Diários do Théâtre du Soleil (2)
Depoimento sobre o processo de seleção e o estágio no Théâtre du Soleil – segunda parte
TERCEIRA SEMANA
Difícil escrever… escolher sobre o que escrever. Às vezes em uma semana de curso a única coisa que fica é uma imagem. Esta semana foi assim. Tivemos muito trabalho, cenas e mais cenas de Ion e Sócrates dialogando, a arte da rapsódia, a arte do ator. Equívocos e apontamentos. Como sempre mais equívocos do que apontamentos, mas é assim mesmo, quero dizer, o trabalho é assim.
E então, na tentativa de nos ajudar, Vassiliev falou de uma imagem que não me saiu da cabeça: que o jogo, a cena seria como dois cachorros quando estão brincando de se morder, na verdade os dois querem ser mordidos, eles esperam por isso, quando acontece eles fogem um pouco, mas logo estão de volta pra recomeçar a brincadeira. Com crianças é assim também, quando elas brincam de pega ou pique-esconde, elas querem ser pegas ou achadas, porque só assim a brincadeira pode continuar. É uma estratégia, é consciente, é estar fora da situação e dentro do jogo.
É MAIS SIMPLES
“É mais simples, teatro é muito mais simples” é o que Vassiliev vive repetindo para os atores do curso e o que eu tenho dito pra mim mesma agora e, no entanto, como é difícil escrever sobre algo que é simples.
Como falar que o que tenho sentido durante o estágio é que tudo não passa de um jogo? Ou de uma brincadeira de criança? Daquelas mais primárias que todos tem na lembrança. É assim que sinto e mais do que isso, são esses os exemplos, as imagens que ele dá. Como aquela imagem dos dois cachorros que brincam de morder. Eles querem ser mordidos, por isso eles vão e voltam, para serem mordidos de novo ou porque chegou a sua vez de morder.
Pelo menos até agora o que entendi é que para Vassiliev “jouer” se trata de algo mais ou menos assim: um acordo entre dois atores e não entre personagens. Eles partirão de um objetivo comum, que se encontra no final do texto, mas para chegar até lá eles concordam que estão em desacordo, que irão se morder. É isso que torna a ação possível, forças opostas. Armadilhas.
A questão é como fazer para cair nas armadilhas pré-acordadas? É preciso ser conscientemente um pouco ingênuo?
JOKERMAN
Dia 26 de janeiro de 2009, véspera da minha primeira entrevista no Soleil. Acho que o estágio começa aqui.

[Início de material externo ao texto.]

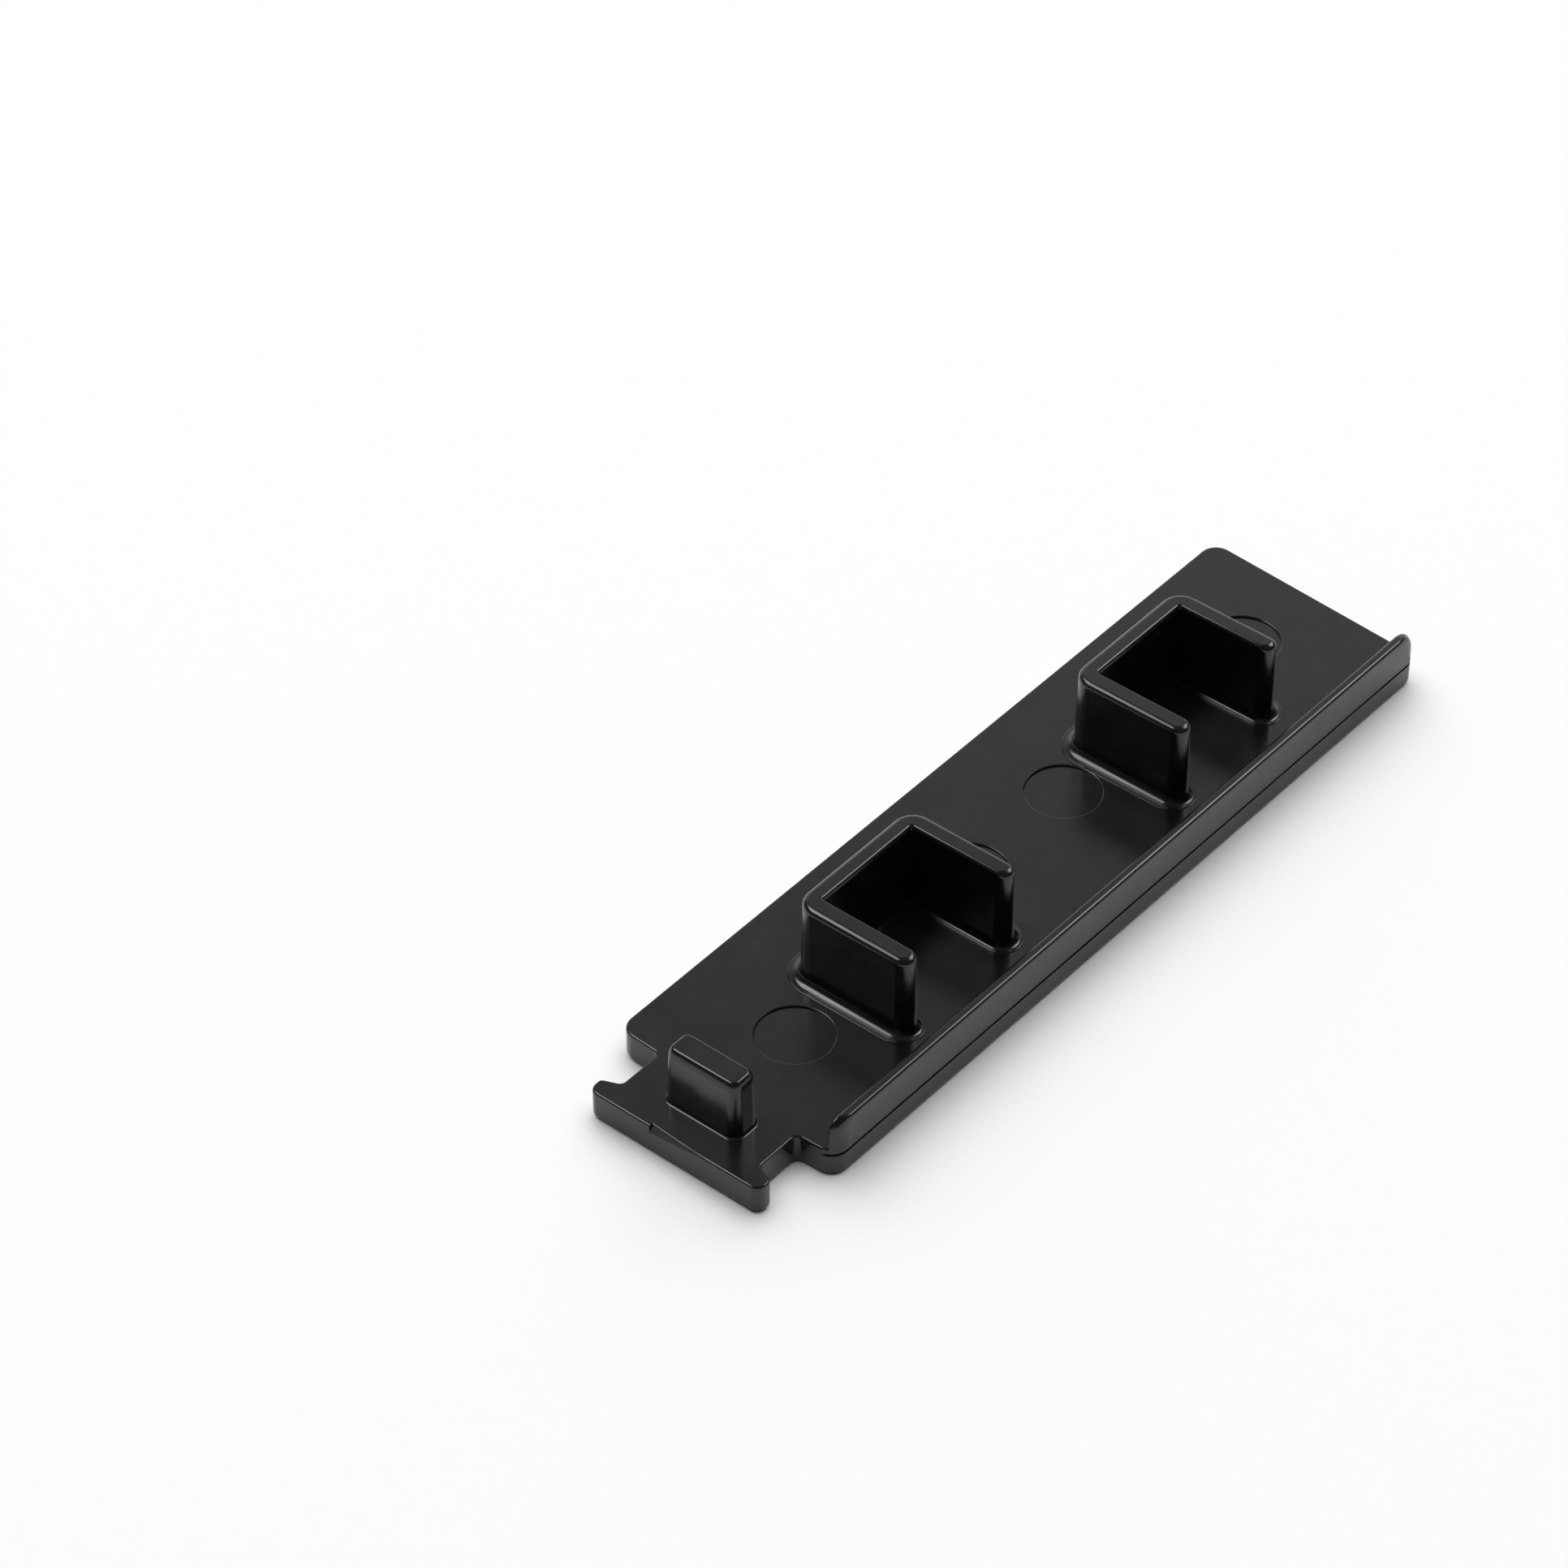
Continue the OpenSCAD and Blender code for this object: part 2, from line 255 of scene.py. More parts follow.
class PlasticFinish(bpy.types.PropertyGroup):
    """Finish of the black ABS"""

    dark: colour("Dark tone", "Deepest tone of the black", "#0a0a0b")
    light: colour("Light tone", "Greyest tone of the black", "#111213")
    ior: number("IOR", "Refractive index of ABS", 1.53)
    gloss_low: number("Lowest roughness", "Roughness of the smoothest patches", 0.16)
    gloss_high: number("Highest roughness", "Roughness of the dullest patches", 0.28)
    smooth_below: number("Smooth below", "Noise below which a patch is smoothest", 0.3)
    dull_above: number("Dull above", "Noise above which a patch is dullest", 0.7)
    mottle: size("Mottle", "Size of the patches of dull and smooth surface", 2.2 * MM)
    mottle_layers: number("Mottle layers", "Layers of finer patches in them", 5.0)
    grain: size("Grain", "Size of the spark-eroded grain of the mould", 0.11 * MM)
    grain_layers: number("Grain layers", "Layers of finer grain in it", 2.0)
    grain_height: size("Grain height", "Height of the grain", 0.0006 * MM)
    layer_share: number("Layer share", "Strength of a layer against the one before it", 0.6)
    sink: size("Sink", "Size of the slow waves that shrinkage leaves", 5.0 * MM)
    sink_layers: number("Sink layers", "Layers of finer waves in them", 1.0)
    sink_height: size("Sink height", "Height of those waves", 0.012 * MM)


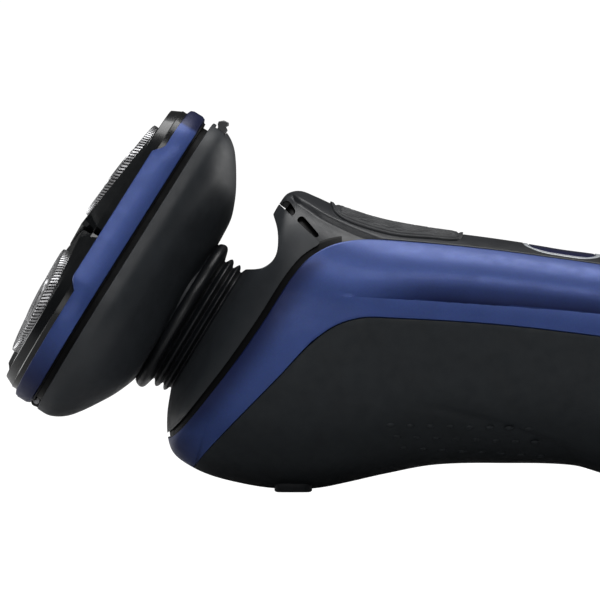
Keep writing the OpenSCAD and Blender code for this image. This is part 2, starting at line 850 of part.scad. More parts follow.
module drive_gear()
    color([0.88, 0.87, 0.82])
        on_neck_axis()
            difference() {
                union() {
                    translate([0, 0, gear_z])
                        gear(drive_teeth, gear_width);
                    translate([0, 0, pivot_z - 1.6])
                        cylinder(d = ball_d + 2 * moving_gap + 2 * cup_wall, h = gear_z - pivot_z + 1.6 + gear_width / 2);
                }
                translate([0, 0, pivot_z - 1.6 - past])
                    cylinder(d = ball_d + 2 * moving_gap, h = 1.6 + past + ball_d / 2 + moving_gap);
            }

module spindle(i)
    color([0.86, 0.85, 0.8])
        at_spindle(i)
            union() {
                translate([0, 0, spindle_base_z])
                    cylinder(d = spindle_d, h = tip_z[0] - spindle_base_z);
                translate([0, 0, gear_z])
                    rotate(-spindle_angles[i])
                        gear(spindle_teeth, gear_width, mesh_turn(spindle_angles[i]));
                translate([-tip_size / 2, -tip_size / 2, tip_z[0]])
                    cube([tip_size, tip_size, tip_z[1] - tip_z[0]]);
            }

// Lid

flank_step = [[24.1, 22.1], [-9.1, -7.1]];
module blue_ring()
    color([0.25, 0.36, 0.66])
        in_head()
            difference() {
                intersection() {
                    linear_extrude(ring_flank_height)
                        lobes();
                    across([[-beyond, 0], [beyond, 0], [beyond, ring_height], [flank_step[0][0], ring_height],
                        [flank_step[0][1], ring_flank_height], [flank_step[1][1], ring_flank_height],
                        [flank_step[1][0], ring_height], [-beyond, ring_height]]);
                }
                translate([0, 0, -past])
                    linear_extrude(ring_flank_height + 2 * past)
                        lobes(ring_wall);
                translate([lid_hinge[0] - 3, -knuckle_y[2] - 0.2, -past])
                    cube([6, 2 * knuckle_y[2] + 0.4, past + lid_hinge[1] + knuckle_r + 0.1]);
            }

module head_frame()
    color([0.04, 0.04, 0.05])
        in_head()
            difference() {
                union() {
                    translate([0, 0, frame_z])
                        linear_extrude(frame_thickness)
                            lobes(ring_wall);
                    translate([catch_x, -release_width / 2, release_z])
                        cube([catch_thickness, release_width, frame_z + frame_thickness / 2 - release_z]);
                }
                for (i = [0 : 2])
                    translate([lobe_centre(i)[0], lobe_centre(i)[1], frame_z - past])
                        cylinder(r = 11, h = frame_thickness + 2 * past);
                translate([lid_hinge[0] - 3, -knuckle_y[2] - 0.2, frame_z - past])
                    cube([3 + knuckle_r + 0.6, 2 * knuckle_y[2] + 0.4, frame_thickness + 2 * past]);
            }

module lid_hinge_leaf()
    color([0.14, 0.14, 0.15])
        in_head()
            difference() {
                for (side = [-1, 1])
                    translate([0, side * (knuckle_y[1] + knuckle_y[2]) / 2, 0])
                        union() {
                            translate([lid_hinge[0], 0, lid_hinge[1]])
                                cross_pin(knuckle_r, knuckle_y[2] - knuckle_y[1]);
                            translate([lid_hinge[0], -(knuckle_y[2] - knuckle_y[1]) / 2, lid_hinge[1]])
                                cube([knuckle_r + 0.6, knuckle_y[2] - knuckle_y[1], frame_z + frame_thickness - lid_hinge[1]]);
                        }
                translate([lid_hinge[0], 0, lid_hinge[1]])
                    cross_pin(hinge_pin_r + running_gap, beyond);
            }

// A pod's share of the head's outline: the single pod's sector spreads the seam angle each way
module pod_sector(i)
    translate([-neck_offset, 0])
        polygon(i == 0 ? [[pod_seam, 0], beyond * [cos(pod_seam_angle), -sin(pod_seam_angle)], [beyond, -beyond],
                [beyond, beyond], beyond * [cos(pod_seam_angle), sin(pod_seam_angle)]]
            : let (s = sign(spindle_angles[i])) [[-pod_seam, s * pod_seam / 2],
                [-pod_seam, 0] + beyond * [cos(pod_seam_angle), s * sin(pod_seam_angle)],
                [-beyond, s * beyond], [-beyond, s * pod_seam / 2]]);

module pod_outline(i, inset)
    intersection() {
        lobes(inset);
        pod_sector(i);
    }

pod_inset = ring_wall + 0.25;
// Draw-in and height of the edge between a pod's two facets
pod_facet = [2.7, 6.7];
pod_rim = 1.1;
pod_crown = -0.55;
module pod_holder(i)
    color([0.03, 0.03, 0.035])
        difference() {
            hull() {
                in_head()
                    translate([0, 0, pod_floor_z])
                        linear_extrude(ring_flank_height - 0.5 - pod_floor_z)
                            pod_outline(i, pod_inset);
                in_head()
                    translate([0, 0, pod_facet[1] - 0.1])
                        linear_extrude(0.1)
                            pod_outline(i, pod_facet[0]);
                at_guard(i)
                    translate([0, 0, pod_crown - 0.1])
                        cylinder(r = holder_bore_r + pod_rim, h = 0.1, $fn = 48);
            }
            at_guard(i) {
                translate([0, 0, -2.4 - past])
                    cylinder(r = holder_bore_r, h = beyond / 10);
                translate([0, 0, -2.4 - beyond / 10])
                    cylinder(r = flange_r, h = beyond / 10);
            }
        }

module guard(i)
    color([0.8, 0.8, 0.82])
        at_guard(i)
            difference() {
                rotate_extrude()
                    polygon(guard_profile);
                for (n = [0 : guard_slots - 1])
                    rotate(n * 360 / guard_slots)
                        translate([guard_d / 4, -slot_width / 2, -1.5])
                            cube([guard_d / 4 + 1, slot_width, 1.5 + past]);
            }
guard_r = guard_d / 2;
guard_cap_r = guard_d * 0.22;
guard_profile = [[0, 0.8], [guard_cap_r - 0.6, 0.7], [guard_cap_r, 0.1], [guard_cap_r + 0.3, 0],
    [guard_r - 0.5, 0], [guard_r, -0.5], [guard_r, -2.5], [flange_r - 0.05, -2.5], [flange_r - 0.05, -3.2],
    [guard_r - guard_wall, -3.2], [guard_r - guard_wall, -guard_wall - 0.1],
    [guard_cap_r, -guard_wall], [0, -guard_wall]];

module cutter_retainer(i)
    color([0.8, 0.55, 0.2])
        at_guard(i)
            difference() {
                translate([0, 0, retainer_z])
                    tube(flange_r - 0.3, hub_r + 0.6, retainer_thickness);
                for (n = [0 : 2])
                    rotate(60 + 120 * n)
                        translate([flange_r * 0.66, 0, retainer_z - past])
                            cylinder(r = 2.4, h = retainer_thickness + 2 * past);
            }

module cutter(i)
    color([0.72, 0.73, 0.75])
        at_guard(i)
            difference() {
                union() {
                    translate([0, 0, -2.6])
                        cylinder(r = cutter_r, h = 0.8);
                    translate([0, 0, -hub_depth])
                        cylinder(r = hub_r, h = hub_depth - 2);
                    for (n = [0 : cutter_blades - 1])
                        rotate(n * 360 / cutter_blades)
                            translate([cutter_r - 3, -0.25, -2])
                                cube([2.9, 0.5, 1.1]);
                }
                translate([0, 0, -hub_depth - past])
                    cylinder(r = socket_r, h = 3.6 + past);
            }

front_cover();
side_band();
neck_collar();
rear_grip();
trim_strip();
thumb_pad();
button_light_ring();
rest_foot();
tail_cap();
charge_socket();
charge_pins();
neck_yoke();
pivot_pins();
bellows();
motor_can();
motor_end_cap();
motor_screws();
chassis();
battery_cell();
battery_tabs();
circuit_board();
board_screws();
button_switch();
status_lamps();
motor_shaft();
drive_ball();
power_button();
hair_chamber();
pivot_bracket();
gear_base();
gear_cover();
lid_hinge_bracket();
lid_hinge_pin();
drive_gear();
spindle(0);  // spindle_1
spindle(1);  // spindle_2
spindle(2);  // spindle_3
release_button();
blue_ring();
head_frame();
lid_hinge_leaf();
pod_holder(0);  // pod_holder_1
pod_holder(1);  // pod_holder_2
pod_holder(2);  // pod_holder_3
guard(0);  // guard_1
guard(1);  // guard_2
guard(2);  // guard_3
cutter_retainer(0);  // cutter_retainer_1
cutter_retainer(1);  // cutter_retainer_2
cutter_retainer(2);  // cutter_retainer_3
cutter(0);  // cutter_1
cutter(1);  // cutter_2
cutter(2);  // cutter_3
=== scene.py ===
"""A rotary shaver lying on its back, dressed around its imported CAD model.

Lengths are in millimetres and become metres where a mesh is made. Side-view places on the
handle are (x, z), with x counted from the middle of the neck opening and z from the floor.
The head has a frame of its own: Z the way that the guards face, X towards the single guard.
"""
import math

import bmesh
import bpy
import numpy as np
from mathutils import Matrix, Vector
from mathutils.bvhtree import BVHTree


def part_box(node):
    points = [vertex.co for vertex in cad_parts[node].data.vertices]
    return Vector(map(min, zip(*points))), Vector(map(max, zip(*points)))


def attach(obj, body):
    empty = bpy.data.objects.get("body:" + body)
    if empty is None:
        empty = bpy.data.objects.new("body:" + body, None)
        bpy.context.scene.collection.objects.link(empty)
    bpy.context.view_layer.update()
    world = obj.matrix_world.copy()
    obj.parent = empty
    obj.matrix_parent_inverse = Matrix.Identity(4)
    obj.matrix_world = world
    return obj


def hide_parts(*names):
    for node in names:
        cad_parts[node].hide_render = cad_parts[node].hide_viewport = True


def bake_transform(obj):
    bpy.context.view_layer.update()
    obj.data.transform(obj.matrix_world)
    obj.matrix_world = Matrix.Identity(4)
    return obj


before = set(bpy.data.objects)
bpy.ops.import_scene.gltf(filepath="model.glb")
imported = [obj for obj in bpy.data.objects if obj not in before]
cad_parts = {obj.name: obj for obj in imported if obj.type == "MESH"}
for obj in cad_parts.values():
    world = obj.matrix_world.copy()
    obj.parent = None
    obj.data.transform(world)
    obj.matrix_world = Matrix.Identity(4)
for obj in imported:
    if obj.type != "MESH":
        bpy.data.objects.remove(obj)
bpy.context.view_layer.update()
MM = 0.001

# ---------------------------------------------------------------- places, from the frame

HANDLE_LENGTH = 125.4
HEAD_TILT = math.radians(58.6)
NECK_REACH = 22.3
NECK_OFFSET = 2.8
NECK_D = 28.8
TAIL_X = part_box("tail_cap")[1][0] / MM
NECK = np.array([TAIL_X - HANDLE_LENGTH, 31.98])
UP = np.array([math.cos(HEAD_TILT), math.sin(HEAD_TILT)])
OUT = np.array([-math.sin(HEAD_TILT), math.cos(HEAD_TILT)])
HEAD = NECK + NECK_REACH * OUT + NECK_OFFSET * UP
TAIL_SEAM = 113


def side(*points):
    """Side-view places counted from the neck, moved into the frame."""
    return [np.array([NECK[0] + x, z]) for x, z in points]


def in_head(p):
    """A point of the head's own frame, in the row frame."""
    p = np.asarray(p, float)
    xz = HEAD + p[..., 0:1] * UP + p[..., 2:3] * OUT
    return np.stack([xz[..., 0], p[..., 1], xz[..., 1]], axis=-1)


# ---------------------------------------------------------------- camera, light and floor

VIEW_MIDDLE = np.array([-24.6, 38.2])
VIEW_WIDTH = 120
CAMERA_DISTANCE = 1300
SENSOR = 36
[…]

Em frente ao computador, bebendo um vinho, fumando um cigarro e ouvindo Jokerman, versão ao vivo do Caetano, por enquanto essa será minha trilha sonora do estágio. Algo forte. Estou feliz, nervosa, mas feliz, ansiosa, mas feliz. Pensando em qual será a minha resposta para o que eu sei fazer com as mãos. Essa é uma pergunta da entrevista. Sim, eu já me informei. Nessas horas me pergunto o que eu estava fazendo enquanto minha avó costurava que não prestei atenção. Provavelmente vendo TV.
Outro item: descreva uma receita que você sabe fazer. E de novo a mesma questão sobre minha avó ou mesmo minha mãe. A sorte é que como há pouco tempo estou morando sozinha posso escolher entre sopa de ervilha ou salada marroquina, nada muito elaborado, mas… pensei em, sei lá, feijão, feijoada, bobó de camarão coisas mais brasileiras, mais interessantes aos olhos europeus mas eu já estou suficientemente nervosa pra inventar algo assim.
Quanto ao que sei fazer com as mãos pensei em cálculos, resquícios de minha formação em administração; cozinhar um pouco, cafuné, isso sim eu aprendi com minha avó; escrever, algo que estou tentado neste exato momento; e tudo que me ensinarem, achei que seria bacana colocar isso.
Enfim amanhã, 8:00 am, horário ingrato pois aqui ainda está muito escuro, estarei tentando explicar com meu francês macarrone porque quero tanto fazer o estágio no Théâtre du Soleil, quem sou eu, de onde eu venho, enfim coisas que já são difíceis de se explicar mesmo em português. Próximo passo: encontro com Ariane Mnouchikine, mas por enquanto “Jokerman dance in the nightgale tune…” Acho que vou a Londres.